Number One: Rosepetal bed massage

Had a conversation tonight where this popped into my head, so I figured I'd go ahead and put it up.

When your significant other gets home, surprise her with the bed covered in rose petals (or whatever flower she likes; rose petals are just big and soft and somewhat resilient. If you get tea roses, they'll even smell nice). Help her take her clothes off, brush her hair (preferably with a natural bristle brush), and lay her down on the bed. Give her a full body massage, with nice smelling lotion or oil (unless she doesn't like that kind of thing), making sure not to concentrate exclusively on erogenous zones. Then fluff the clean sheet over her, tuck her in, and put her to sleep. (A nice added touch - read to her, or sing to her, or if you can play an instrument - something soothing.)

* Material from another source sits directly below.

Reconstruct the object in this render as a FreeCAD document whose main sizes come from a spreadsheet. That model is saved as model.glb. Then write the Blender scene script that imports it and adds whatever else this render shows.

Unless she initiates sex, don't do it! I have to tell you guys something: I've not yet met a woman who didn't have this thought go through their head at least once, even if subconsciously: "You're just doing this so you can get laid." If you can do something this intense without managing to jump her, then if she doesn't realize how much you care about her, she's a moron.

BTW, some women might be so insecure that they think you NOT jumping them means you don't find them attractive or something. Take them to a counselor.

Welcome!

After having similar conversations with three guy friends, I decided to start this blog. I'm sure there are many out there like it. But hey, this'll be a place for me to write down some of my ideas so that hopefully I won't forget them, and might even use them myself.

This blog is a collection of romantic ideas for the romance challenged individual. These ideas are things that strike ME as romantic; no guarantees that you or your significant other will agree. Anybody out there want to add to the list, let me know, and I'll give you posting privileges.